__DIRECTIONS__: Reproduce all the entries precisely.

>> Start INPUT ROWS

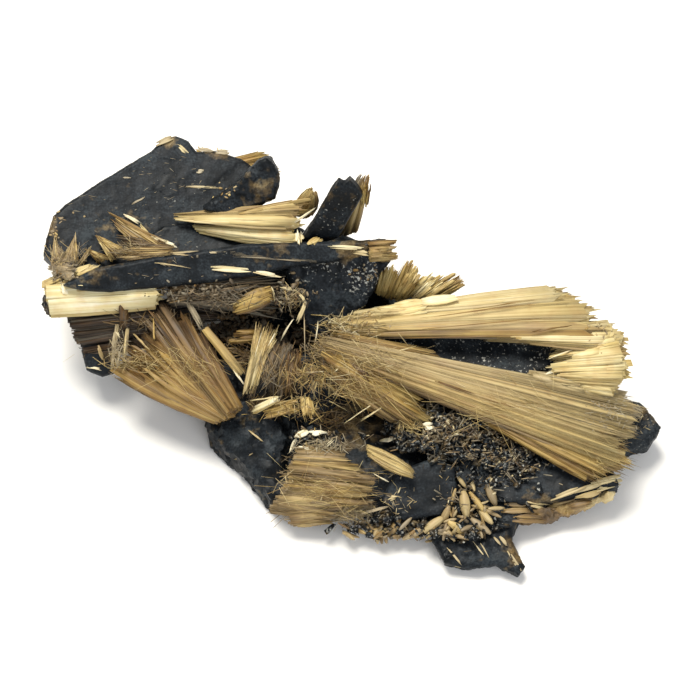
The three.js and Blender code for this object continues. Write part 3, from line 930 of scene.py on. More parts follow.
upperKnob = {
    **tabular, "piece": "upperKnob", "relief": plateRelief,
    "glitter": 0.25, "stain": 0.14,
    "stainSpots": (((80, 35, 50), 2.2, 0.34), ((30, 50, 70), 1.2, 0.34)),
}
growCrystal(upperKnob)

standingBlade = {
    **tabular, "piece": "standingBlade", "grain": 0.09,
    "glitter": 0.5, "stain": 0.2, "stainSpots": (((10, 50, 50), 1, 0.45),),
}
growCrystal(standingBlade)
print("hematite crystals are grown")

# the sheaf under the lower right blade broke across its needles, which leaves a lumpy brown crust
crustRelief = (("CLOUDS", 1.3, 0.8, clouds), ("VORONOI", 0.5, 0.35, {}), ("CLOUDS", 0.22, 0.22, clouds))
lowerEdge = {
    **massive, "piece": "lowerEdge", "family": "rutile", "relief": crustRelief,
    "finish": rutile, "paints": ("tone", "frost"), "tone": 0.24,
    "toneSpots": (
        ((30, 20, 60), 1.1, 0.42), ((60, 50, 80), 1.2, 0.56), ((80, 80, 90), 1.4, 0.66),
        ((100, 90, 90), 1.2, 0.75), ((5, 50, 80), 0.9, 0.5),
    ),
    "frostSpots": (((90, 90, 100), 2.5, 0.4),), "run": (1, 0.5, 0), "across": (0, -0.4, 1),
}
runNeedles(growCrystal(lowerEdge), lowerEdge["run"], lowerEdge["across"])

upperLath = {
    "piece": "upperLath", "seed": 11, "sheets": [
        # its back side is darker and its front side lighter: painted shade and light
        sheet(planks, ((9, 118, -1), (11, 66, 30)), ((93, 61, 105), (92, 0, 78)), (0.4, 0.6), (0.68, 0.86),
              (0.3, 0.2), toneSide=(-0.12, 0.06), lathWidth=(0.3, 0.9), uneven=0.3, rootPoint=0.95,
              rootRagged=2),
        sheet(planks, ((52, 75, 65), (53, 49, 63)), ((97, 95, 114), (99, 81, 46)), (0.4, 0.6), (0.56, 0.78),
              (0.2, 0.2), rootPoint=0.9, rootRagged=2.2, ragged=2, uneven=0.3, cracks=0.2,
              lathWidth=(0.2, 0.6)),
    ],
    "slivers": [((88, 5, 84), (104, 37, 140), 0.25, 0.95, 0.1)],
}
growSheaf(upperLath)

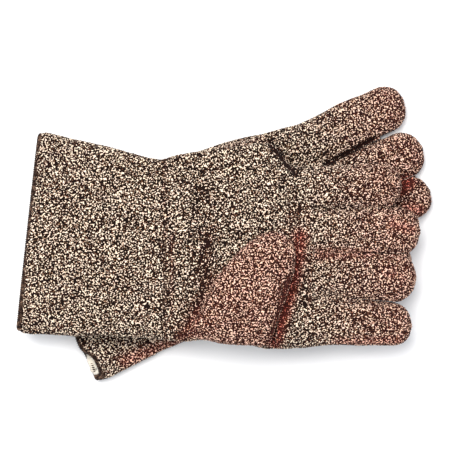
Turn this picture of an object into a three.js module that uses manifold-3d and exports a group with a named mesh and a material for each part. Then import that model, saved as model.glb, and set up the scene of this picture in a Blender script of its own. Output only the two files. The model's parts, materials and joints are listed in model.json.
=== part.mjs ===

>> End INPUT ROWS

__SOLUTION TO THIS TASK__:
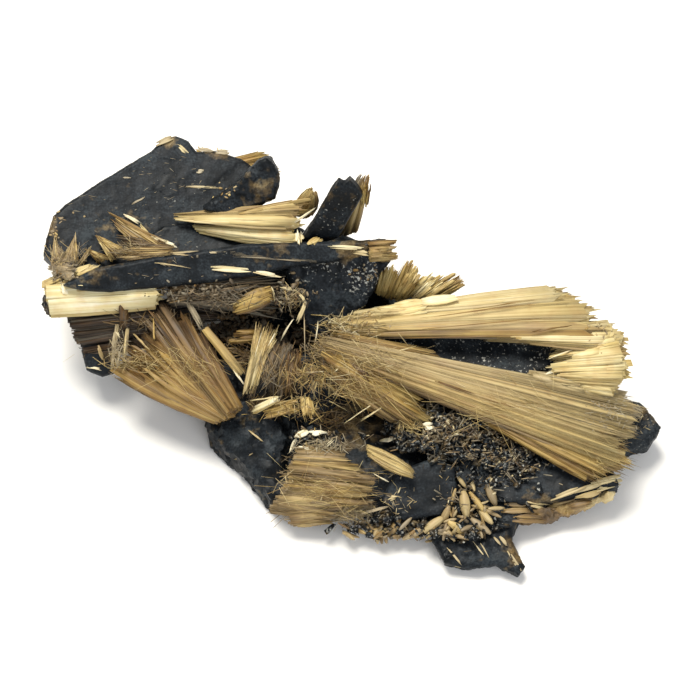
The three.js and Blender code for this object continues. Write part 3, from line 930 of scene.py on. More parts follow.
upperKnob = {
    **tabular, "piece": "upperKnob", "relief": plateRelief,
    "glitter": 0.25, "stain": 0.14,
    "stainSpots": (((80, 35, 50), 2.2, 0.34), ((30, 50, 70), 1.2, 0.34)),
}
growCrystal(upperKnob)

standingBlade = {
    **tabular, "piece": "standingBlade", "grain": 0.09,
    "glitter": 0.5, "stain": 0.2, "stainSpots": (((10, 50, 50), 1, 0.45),),
}
growCrystal(standingBlade)
print("hematite crystals are grown")

# the sheaf under the lower right blade broke across its needles, which leaves a lumpy brown crust
crustRelief = (("CLOUDS", 1.3, 0.8, clouds), ("VORONOI", 0.5, 0.35, {}), ("CLOUDS", 0.22, 0.22, clouds))
lowerEdge = {
    **massive, "piece": "lowerEdge", "family": "rutile", "relief": crustRelief,
    "finish": rutile, "paints": ("tone", "frost"), "tone": 0.24,
    "toneSpots": (
        ((30, 20, 60), 1.1, 0.42), ((60, 50, 80), 1.2, 0.56), ((80, 80, 90), 1.4, 0.66),
        ((100, 90, 90), 1.2, 0.75), ((5, 50, 80), 0.9, 0.5),
    ),
    "frostSpots": (((90, 90, 100), 2.5, 0.4),), "run": (1, 0.5, 0), "across": (0, -0.4, 1),
}
runNeedles(growCrystal(lowerEdge), lowerEdge["run"], lowerEdge["across"])

upperLath = {
    "piece": "upperLath", "seed": 11, "sheets": [
        # its back side is darker and its front side lighter: painted shade and light
        sheet(planks, ((9, 118, -1), (11, 66, 30)), ((93, 61, 105), (92, 0, 78)), (0.4, 0.6), (0.68, 0.86),
              (0.3, 0.2), toneSide=(-0.12, 0.06), lathWidth=(0.3, 0.9), uneven=0.3, rootPoint=0.95,
              rootRagged=2),
        sheet(planks, ((52, 75, 65), (53, 49, 63)), ((97, 95, 114), (99, 81, 46)), (0.4, 0.6), (0.56, 0.78),
              (0.2, 0.2), rootPoint=0.9, rootRagged=2.2, ragged=2, uneven=0.3, cracks=0.2,
              lathWidth=(0.2, 0.6)),
    ],
    "slivers": [((88, 5, 84), (104, 37, 140), 0.25, 0.95, 0.1)],
}
growSheaf(upperLath)

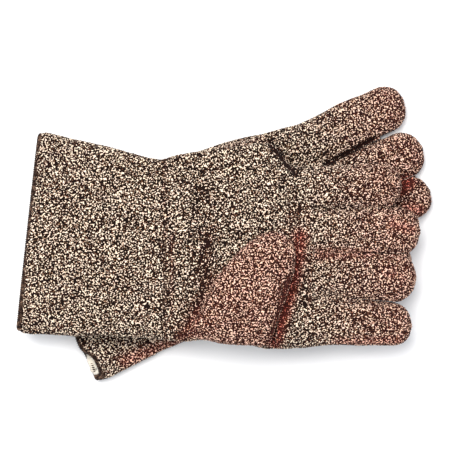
Turn this picture of an object into a three.js module that uses manifold-3d and exports a group with a named mesh and a material for each part. Then import that model, saved as model.glb, and set up the scene of this picture in a Blender script of its own. Output only the two files. The model's parts, materials and joints are listed in model.json.
=== part.mjs ===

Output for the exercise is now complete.